» WRITTEN PROBLEM: How many of the lines contain the string "rigid"? Give the number, with no other words.

» GIVEN DATA:
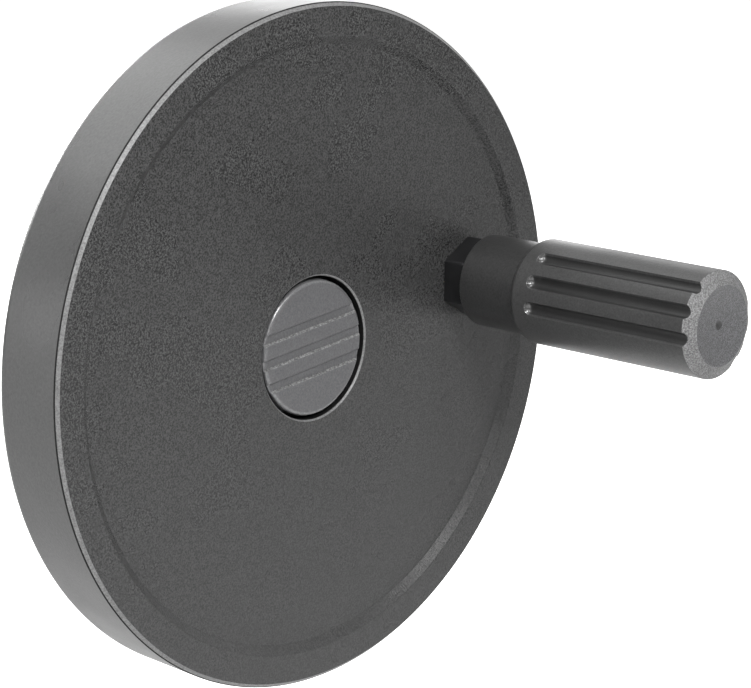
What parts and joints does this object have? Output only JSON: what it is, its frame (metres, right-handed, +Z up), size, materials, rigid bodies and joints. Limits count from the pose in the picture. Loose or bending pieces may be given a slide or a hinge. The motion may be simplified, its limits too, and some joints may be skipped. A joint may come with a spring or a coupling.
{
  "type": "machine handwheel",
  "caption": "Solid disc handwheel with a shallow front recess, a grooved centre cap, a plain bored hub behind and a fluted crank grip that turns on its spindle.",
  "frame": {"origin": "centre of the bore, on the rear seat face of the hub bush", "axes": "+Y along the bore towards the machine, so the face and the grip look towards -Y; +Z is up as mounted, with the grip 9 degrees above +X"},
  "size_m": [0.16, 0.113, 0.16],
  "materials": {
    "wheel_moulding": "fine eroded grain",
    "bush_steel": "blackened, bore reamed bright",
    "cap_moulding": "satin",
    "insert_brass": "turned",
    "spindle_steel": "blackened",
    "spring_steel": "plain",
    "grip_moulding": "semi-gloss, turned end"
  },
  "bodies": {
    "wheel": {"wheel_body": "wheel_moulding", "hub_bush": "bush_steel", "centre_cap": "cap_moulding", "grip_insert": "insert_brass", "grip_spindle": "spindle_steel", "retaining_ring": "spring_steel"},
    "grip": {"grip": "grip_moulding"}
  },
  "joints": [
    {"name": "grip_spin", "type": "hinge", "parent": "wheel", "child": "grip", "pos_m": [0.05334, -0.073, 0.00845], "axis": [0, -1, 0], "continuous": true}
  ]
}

...

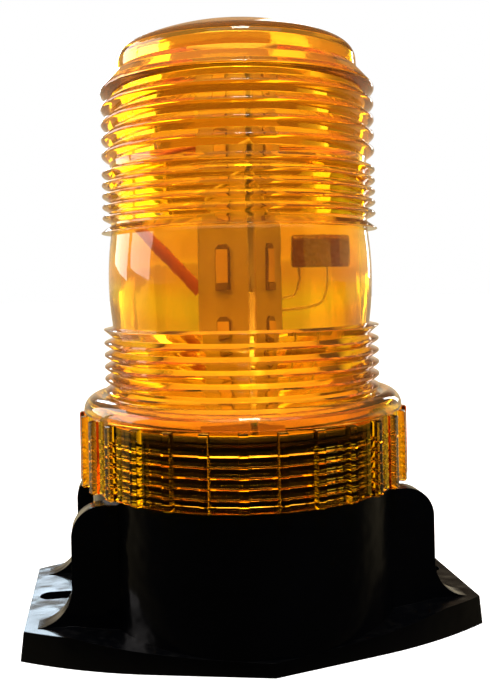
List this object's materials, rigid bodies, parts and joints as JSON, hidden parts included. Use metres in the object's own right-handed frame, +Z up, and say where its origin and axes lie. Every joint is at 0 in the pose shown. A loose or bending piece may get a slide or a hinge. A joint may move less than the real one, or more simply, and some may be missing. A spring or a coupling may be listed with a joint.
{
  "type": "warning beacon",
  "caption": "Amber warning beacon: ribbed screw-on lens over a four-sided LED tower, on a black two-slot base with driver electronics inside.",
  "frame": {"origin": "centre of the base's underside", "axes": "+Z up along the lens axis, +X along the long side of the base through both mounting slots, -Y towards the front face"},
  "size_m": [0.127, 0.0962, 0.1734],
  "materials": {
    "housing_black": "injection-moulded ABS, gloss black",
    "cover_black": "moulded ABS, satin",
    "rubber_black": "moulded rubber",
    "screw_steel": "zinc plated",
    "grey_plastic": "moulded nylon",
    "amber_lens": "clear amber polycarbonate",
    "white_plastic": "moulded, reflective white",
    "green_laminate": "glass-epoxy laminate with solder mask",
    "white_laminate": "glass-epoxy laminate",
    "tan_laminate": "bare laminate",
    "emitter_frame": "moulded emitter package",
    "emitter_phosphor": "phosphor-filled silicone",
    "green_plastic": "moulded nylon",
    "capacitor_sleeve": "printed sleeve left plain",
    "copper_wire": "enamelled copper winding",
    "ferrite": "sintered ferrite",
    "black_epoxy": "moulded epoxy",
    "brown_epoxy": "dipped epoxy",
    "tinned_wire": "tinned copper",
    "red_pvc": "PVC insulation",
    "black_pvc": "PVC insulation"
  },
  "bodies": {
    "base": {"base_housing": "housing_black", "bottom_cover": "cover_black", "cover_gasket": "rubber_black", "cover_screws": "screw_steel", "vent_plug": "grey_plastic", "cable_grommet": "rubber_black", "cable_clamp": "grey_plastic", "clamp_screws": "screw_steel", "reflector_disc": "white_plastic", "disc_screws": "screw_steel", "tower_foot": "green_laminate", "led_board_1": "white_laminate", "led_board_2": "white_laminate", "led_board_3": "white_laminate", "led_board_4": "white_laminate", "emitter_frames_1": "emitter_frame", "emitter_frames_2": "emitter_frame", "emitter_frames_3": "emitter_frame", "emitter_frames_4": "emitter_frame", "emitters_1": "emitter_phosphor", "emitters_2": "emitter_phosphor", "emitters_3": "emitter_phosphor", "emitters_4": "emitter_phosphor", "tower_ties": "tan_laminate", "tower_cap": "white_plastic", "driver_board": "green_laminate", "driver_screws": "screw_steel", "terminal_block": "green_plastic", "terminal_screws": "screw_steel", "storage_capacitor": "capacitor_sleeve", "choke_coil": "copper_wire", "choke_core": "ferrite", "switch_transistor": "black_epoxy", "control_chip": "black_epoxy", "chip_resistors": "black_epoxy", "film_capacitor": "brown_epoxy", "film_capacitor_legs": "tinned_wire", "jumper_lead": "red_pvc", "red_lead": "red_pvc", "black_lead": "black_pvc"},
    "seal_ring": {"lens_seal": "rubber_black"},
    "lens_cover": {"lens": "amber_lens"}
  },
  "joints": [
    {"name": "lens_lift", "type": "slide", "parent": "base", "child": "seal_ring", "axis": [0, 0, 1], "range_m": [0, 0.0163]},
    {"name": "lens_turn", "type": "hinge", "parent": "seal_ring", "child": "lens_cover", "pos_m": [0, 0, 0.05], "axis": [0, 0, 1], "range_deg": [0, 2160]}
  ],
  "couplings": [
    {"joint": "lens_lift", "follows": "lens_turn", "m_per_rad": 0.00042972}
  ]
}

» ANSWER TO THIS EXERCISE: 2